EXERCISE PROMPT: Starting at the line that contains "before = set(bpy.data.objects)" and stopping at the line that contains "obj.data.transform(world)", repeat every line exactly, the two end lines included, and nothing else.

GIVEN DATA:

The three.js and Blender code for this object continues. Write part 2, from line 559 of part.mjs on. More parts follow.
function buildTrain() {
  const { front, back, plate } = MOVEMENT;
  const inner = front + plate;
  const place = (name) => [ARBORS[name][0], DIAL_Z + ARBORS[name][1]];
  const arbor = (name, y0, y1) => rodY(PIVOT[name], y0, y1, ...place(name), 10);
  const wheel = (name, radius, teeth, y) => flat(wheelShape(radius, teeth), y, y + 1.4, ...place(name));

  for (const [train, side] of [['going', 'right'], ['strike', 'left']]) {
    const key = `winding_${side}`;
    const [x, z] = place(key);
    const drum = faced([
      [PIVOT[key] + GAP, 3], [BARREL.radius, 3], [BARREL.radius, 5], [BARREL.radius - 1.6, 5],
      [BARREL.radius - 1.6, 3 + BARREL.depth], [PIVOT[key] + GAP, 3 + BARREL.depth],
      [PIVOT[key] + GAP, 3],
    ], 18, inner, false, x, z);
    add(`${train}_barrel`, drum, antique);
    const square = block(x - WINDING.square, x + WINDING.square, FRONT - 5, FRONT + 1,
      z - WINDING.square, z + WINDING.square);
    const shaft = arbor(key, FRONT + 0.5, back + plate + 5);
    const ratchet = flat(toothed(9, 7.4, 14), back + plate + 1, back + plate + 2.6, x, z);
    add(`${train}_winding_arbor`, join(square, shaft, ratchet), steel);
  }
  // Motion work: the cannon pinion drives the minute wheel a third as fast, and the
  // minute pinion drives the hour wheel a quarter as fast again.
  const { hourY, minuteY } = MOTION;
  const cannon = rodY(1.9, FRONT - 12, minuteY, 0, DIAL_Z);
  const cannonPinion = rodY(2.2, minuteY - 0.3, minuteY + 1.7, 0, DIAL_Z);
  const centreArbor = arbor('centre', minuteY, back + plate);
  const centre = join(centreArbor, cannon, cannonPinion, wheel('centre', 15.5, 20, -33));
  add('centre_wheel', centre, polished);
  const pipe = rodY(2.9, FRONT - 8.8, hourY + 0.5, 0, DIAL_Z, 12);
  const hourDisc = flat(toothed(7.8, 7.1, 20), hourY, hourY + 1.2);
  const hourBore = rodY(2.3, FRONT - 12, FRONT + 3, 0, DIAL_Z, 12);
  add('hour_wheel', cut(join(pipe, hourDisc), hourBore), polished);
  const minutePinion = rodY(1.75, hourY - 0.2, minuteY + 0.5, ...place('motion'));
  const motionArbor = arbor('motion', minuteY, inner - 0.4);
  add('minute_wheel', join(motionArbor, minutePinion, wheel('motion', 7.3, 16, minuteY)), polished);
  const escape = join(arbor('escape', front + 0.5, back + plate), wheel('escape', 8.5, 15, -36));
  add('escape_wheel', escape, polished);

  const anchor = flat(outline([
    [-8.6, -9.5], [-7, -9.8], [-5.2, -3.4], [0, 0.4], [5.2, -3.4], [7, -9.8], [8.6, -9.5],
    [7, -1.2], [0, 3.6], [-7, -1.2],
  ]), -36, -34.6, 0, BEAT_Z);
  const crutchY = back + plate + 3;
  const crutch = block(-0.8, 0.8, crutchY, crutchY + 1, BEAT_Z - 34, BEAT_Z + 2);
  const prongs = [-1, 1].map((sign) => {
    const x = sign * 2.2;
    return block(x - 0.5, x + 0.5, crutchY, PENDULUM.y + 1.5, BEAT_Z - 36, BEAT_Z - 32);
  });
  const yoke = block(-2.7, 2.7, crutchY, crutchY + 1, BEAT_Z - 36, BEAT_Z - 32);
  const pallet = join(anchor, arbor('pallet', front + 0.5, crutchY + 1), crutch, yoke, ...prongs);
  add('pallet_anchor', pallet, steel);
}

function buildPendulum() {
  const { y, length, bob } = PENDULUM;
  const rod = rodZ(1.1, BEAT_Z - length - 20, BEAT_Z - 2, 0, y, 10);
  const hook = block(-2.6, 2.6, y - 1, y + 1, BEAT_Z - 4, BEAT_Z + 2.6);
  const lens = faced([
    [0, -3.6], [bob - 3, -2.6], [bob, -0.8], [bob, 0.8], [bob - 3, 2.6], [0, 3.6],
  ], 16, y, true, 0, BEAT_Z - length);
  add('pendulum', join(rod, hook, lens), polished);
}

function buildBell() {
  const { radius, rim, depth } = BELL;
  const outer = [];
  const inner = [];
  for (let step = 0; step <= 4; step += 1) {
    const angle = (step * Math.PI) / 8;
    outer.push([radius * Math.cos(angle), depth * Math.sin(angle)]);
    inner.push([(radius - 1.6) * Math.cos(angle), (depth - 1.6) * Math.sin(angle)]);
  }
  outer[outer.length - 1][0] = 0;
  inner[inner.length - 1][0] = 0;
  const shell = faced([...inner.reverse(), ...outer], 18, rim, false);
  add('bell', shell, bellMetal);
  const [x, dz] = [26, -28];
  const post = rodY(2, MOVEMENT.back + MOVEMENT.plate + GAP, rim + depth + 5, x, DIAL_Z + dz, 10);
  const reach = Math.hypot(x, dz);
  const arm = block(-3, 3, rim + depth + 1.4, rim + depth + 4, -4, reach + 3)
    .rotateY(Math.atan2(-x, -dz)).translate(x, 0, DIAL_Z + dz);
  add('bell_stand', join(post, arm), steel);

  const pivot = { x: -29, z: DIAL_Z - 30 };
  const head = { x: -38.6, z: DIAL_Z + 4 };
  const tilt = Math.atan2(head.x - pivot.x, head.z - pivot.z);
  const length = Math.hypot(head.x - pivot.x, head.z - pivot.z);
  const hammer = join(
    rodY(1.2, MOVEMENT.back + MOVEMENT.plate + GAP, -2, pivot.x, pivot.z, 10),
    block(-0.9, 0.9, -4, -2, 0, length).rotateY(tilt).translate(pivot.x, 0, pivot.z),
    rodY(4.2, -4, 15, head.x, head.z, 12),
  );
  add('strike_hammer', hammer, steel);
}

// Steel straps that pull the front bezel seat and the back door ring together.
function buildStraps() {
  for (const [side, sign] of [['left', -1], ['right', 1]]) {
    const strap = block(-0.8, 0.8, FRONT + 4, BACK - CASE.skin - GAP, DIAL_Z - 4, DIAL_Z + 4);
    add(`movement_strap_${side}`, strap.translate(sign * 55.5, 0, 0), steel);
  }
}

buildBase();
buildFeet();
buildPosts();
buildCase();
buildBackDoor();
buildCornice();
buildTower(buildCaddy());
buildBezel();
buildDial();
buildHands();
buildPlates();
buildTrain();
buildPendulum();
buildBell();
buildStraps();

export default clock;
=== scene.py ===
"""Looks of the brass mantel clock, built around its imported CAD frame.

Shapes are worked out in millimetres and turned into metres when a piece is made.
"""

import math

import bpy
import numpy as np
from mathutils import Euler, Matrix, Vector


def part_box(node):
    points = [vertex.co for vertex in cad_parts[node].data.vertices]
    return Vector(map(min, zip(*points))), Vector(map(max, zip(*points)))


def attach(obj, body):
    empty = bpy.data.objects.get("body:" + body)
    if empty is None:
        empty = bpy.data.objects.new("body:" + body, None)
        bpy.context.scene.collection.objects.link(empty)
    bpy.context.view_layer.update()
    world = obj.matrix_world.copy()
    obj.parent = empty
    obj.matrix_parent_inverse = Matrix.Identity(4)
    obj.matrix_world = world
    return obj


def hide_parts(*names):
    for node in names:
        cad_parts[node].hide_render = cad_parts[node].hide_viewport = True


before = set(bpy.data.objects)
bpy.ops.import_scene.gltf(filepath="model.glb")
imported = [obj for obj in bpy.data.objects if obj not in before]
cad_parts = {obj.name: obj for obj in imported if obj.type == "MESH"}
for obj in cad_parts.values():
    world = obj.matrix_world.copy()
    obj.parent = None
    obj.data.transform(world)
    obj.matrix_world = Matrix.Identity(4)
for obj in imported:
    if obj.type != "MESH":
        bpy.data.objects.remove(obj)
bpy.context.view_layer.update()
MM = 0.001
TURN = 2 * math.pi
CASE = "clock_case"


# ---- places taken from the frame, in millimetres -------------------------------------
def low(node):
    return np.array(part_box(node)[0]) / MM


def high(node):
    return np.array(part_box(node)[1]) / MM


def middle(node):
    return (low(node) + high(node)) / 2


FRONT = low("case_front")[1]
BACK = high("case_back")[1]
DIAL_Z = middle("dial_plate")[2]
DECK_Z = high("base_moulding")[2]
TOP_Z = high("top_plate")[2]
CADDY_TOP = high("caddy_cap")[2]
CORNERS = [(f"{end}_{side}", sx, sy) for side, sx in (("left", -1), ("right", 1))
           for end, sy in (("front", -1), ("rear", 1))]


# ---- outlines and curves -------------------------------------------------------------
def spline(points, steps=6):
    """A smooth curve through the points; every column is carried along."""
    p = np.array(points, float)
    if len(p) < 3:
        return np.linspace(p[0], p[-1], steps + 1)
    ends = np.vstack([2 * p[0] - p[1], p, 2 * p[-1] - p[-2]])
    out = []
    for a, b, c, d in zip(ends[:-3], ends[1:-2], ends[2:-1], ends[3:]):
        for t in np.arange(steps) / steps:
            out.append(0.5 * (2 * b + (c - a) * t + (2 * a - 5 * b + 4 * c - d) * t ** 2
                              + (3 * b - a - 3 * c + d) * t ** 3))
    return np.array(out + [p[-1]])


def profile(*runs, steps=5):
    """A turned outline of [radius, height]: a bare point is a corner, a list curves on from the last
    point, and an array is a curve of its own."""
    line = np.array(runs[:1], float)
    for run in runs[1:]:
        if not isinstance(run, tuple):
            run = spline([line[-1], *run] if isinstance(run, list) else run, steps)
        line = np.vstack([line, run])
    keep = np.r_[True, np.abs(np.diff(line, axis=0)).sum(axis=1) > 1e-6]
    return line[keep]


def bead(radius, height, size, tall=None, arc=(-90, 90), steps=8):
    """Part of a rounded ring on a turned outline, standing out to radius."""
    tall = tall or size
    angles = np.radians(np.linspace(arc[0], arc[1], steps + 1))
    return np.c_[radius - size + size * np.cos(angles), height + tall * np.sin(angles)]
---
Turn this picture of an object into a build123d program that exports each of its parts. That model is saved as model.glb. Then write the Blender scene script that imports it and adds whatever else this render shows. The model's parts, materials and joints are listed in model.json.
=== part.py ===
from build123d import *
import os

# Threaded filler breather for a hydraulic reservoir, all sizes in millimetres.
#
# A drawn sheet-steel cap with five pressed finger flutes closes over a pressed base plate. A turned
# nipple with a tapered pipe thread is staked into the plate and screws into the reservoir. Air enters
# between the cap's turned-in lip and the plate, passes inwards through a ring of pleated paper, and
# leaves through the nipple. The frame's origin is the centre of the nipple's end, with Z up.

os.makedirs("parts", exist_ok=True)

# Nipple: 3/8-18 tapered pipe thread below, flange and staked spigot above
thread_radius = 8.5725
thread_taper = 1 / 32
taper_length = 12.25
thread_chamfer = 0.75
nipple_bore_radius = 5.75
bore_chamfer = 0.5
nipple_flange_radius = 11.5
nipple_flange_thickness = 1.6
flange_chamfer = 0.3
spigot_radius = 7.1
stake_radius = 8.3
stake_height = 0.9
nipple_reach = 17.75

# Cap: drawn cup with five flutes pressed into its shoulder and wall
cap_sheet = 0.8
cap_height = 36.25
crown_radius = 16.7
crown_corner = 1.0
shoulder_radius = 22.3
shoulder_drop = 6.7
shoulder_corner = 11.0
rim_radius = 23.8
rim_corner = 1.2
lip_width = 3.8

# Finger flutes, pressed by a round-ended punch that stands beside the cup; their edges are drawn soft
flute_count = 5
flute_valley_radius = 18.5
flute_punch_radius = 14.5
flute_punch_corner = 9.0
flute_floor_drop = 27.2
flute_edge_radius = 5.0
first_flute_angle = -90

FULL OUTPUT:
before = set(bpy.data.objects)
bpy.ops.import_scene.gltf(filepath="model.glb")
imported = [obj for obj in bpy.data.objects if obj not in before]
cad_parts = {obj.name: obj for obj in imported if obj.type == "MESH"}
for obj in cad_parts.values():
    world = obj.matrix_world.copy()
    obj.parent = None
    obj.data.transform(world)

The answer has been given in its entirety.